Operations Over Coding
While the tech industry promotes AI coding tools, Rakesh argues the real cost savings will come from AI-driven IT operations, not products like Copilot or Gemini.
He pointed to a fundamental problem with how IT services work today. The traditional "break-fix" business model means companies profit from resolving problems rather than preventing them. "We wait for something to break so we can fix it and charge for it," he said. "I have zero incentive as an industry to eliminate incidents and increase availability."
He compared today's IT operations unfavorably to modern cars. "Even your car has a yellow light that flashes when something is starting to go wrong.

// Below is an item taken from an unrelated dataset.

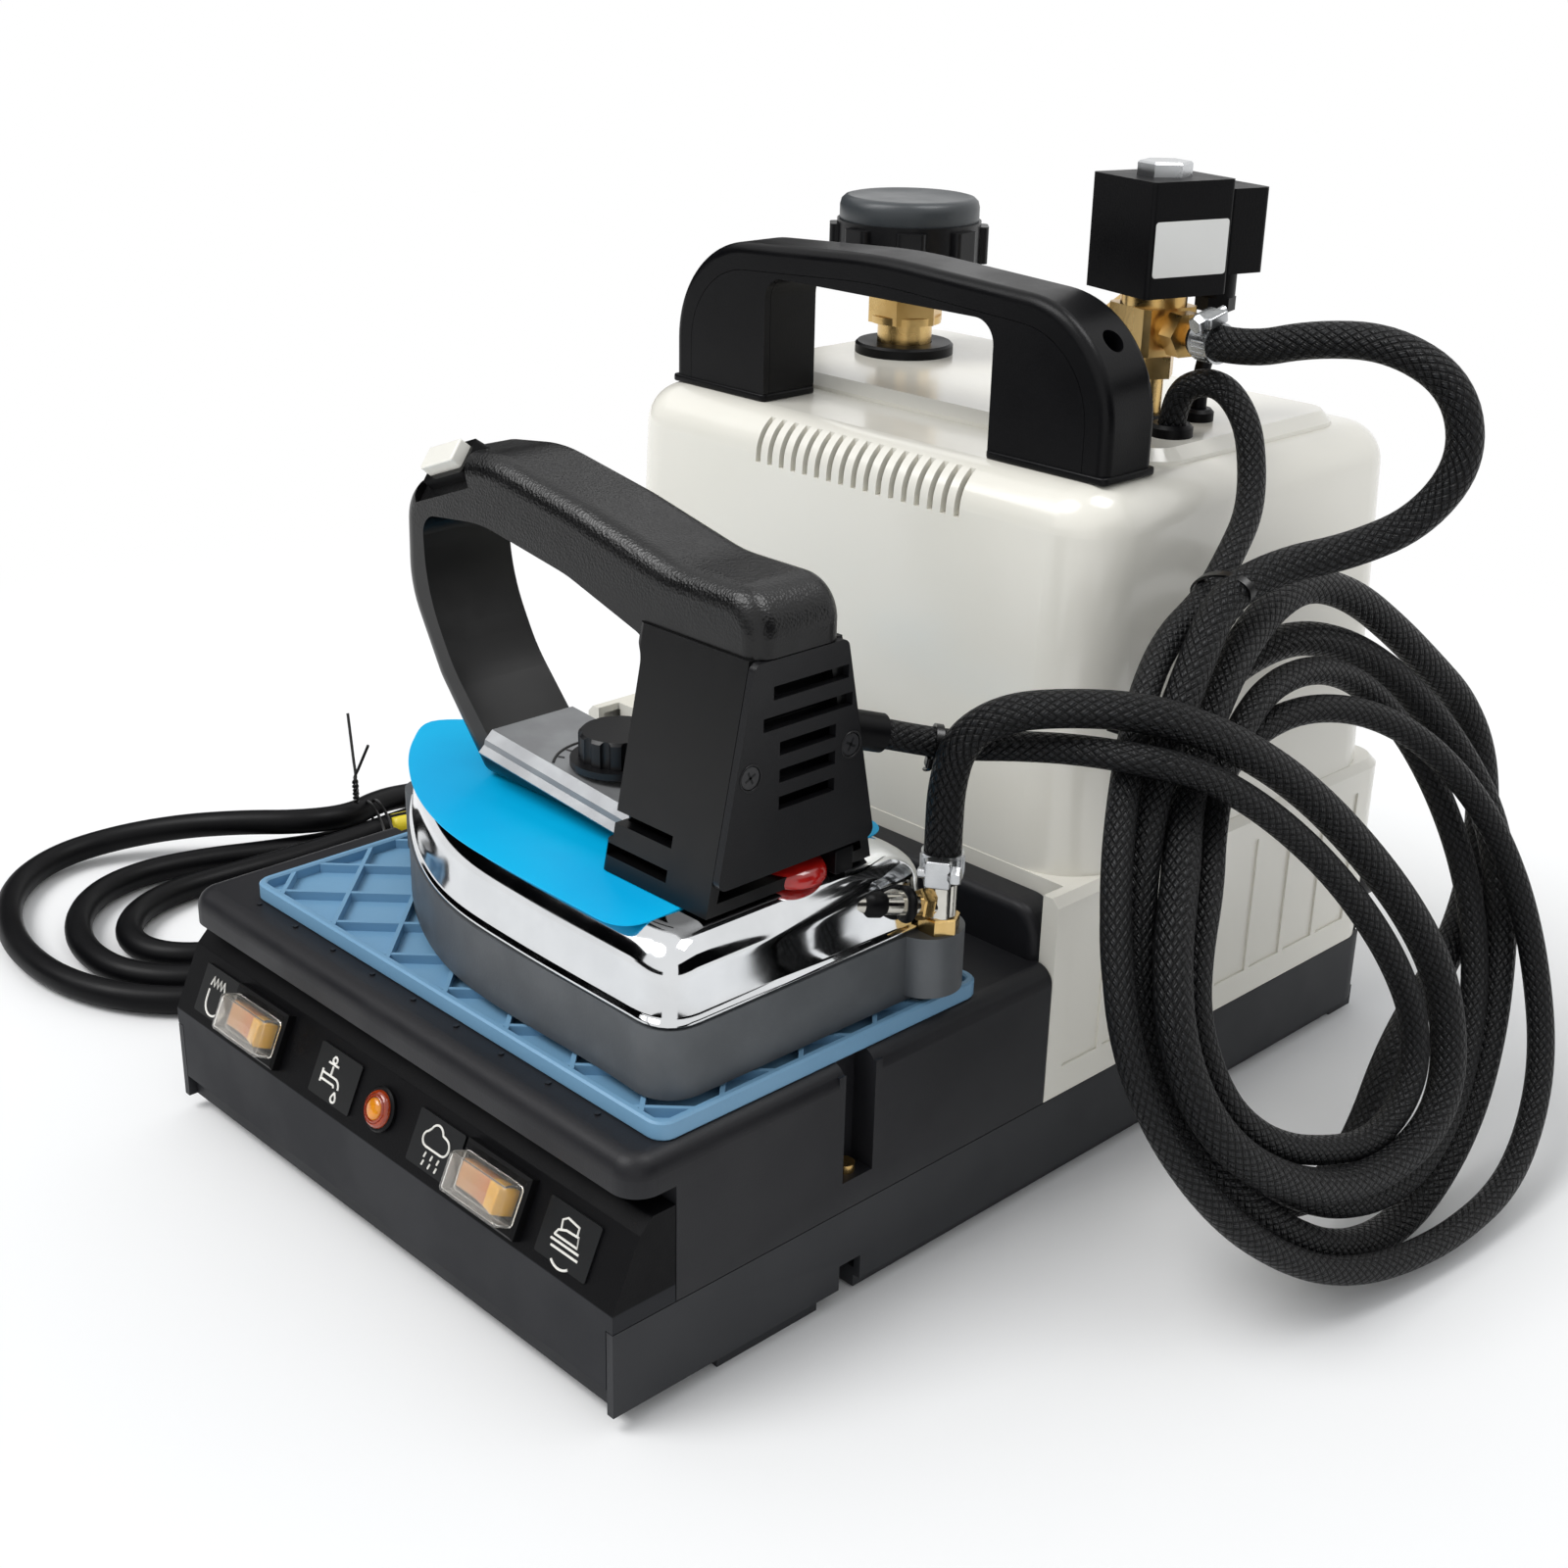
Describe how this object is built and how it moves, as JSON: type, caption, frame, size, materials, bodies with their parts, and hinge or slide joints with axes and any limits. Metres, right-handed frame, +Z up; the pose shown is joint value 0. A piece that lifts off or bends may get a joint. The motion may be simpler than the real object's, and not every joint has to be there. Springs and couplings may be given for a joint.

But our IT operations don't do that even today."
AI-driven operations that predict and prevent failures rather than fix them after they occur could upend this model, potentially cutting the need for expensive emergency repairs that currently generate revenue for IT service providers.
Mphasis said its NeoIP platform delivers 60% efficiency gains in development and cuts the time to detect and resolve IT incidents in half, with three to five hours of advance warning before major outages.
Shifting to Outcome-Based Pricing
Clients are moving from headcount-based pricing to outcome-based contracts, Rakesh said. One high-tech client now tracks eight productivity metrics for contractors. Another is unbundling a software-as-a-service deal to separate software from services. "They didn't know how many people are engaged. It was a bundled deal," he said. The client wants to understand what they're paying for and get results rather than just more headcount.
Mphasis tested its approach two years ago with a client running 40 million lines of COBOL for payments processing. The client needed to cut customer onboarding from 18-24 months to two months to compete with digital-native firms. Traditional tools estimated the modernization would take seven years.
The company doesn't break out AI revenue separately because AI is woven into everything it does now. "If everyone is touching AI, what exactly am I breaking out?" Rakesh said. The goal is to have AI in every single project.
Companies that can show measurable results rather than simply add more bodies to a project may have an advantage. Mphasis has already changed how it hires, moving away from campus recruitment to internships and hackathons. The company now looks for what Rakesh calls "learnability" over static technical skills that become outdated quickly as AI reshapes the industry.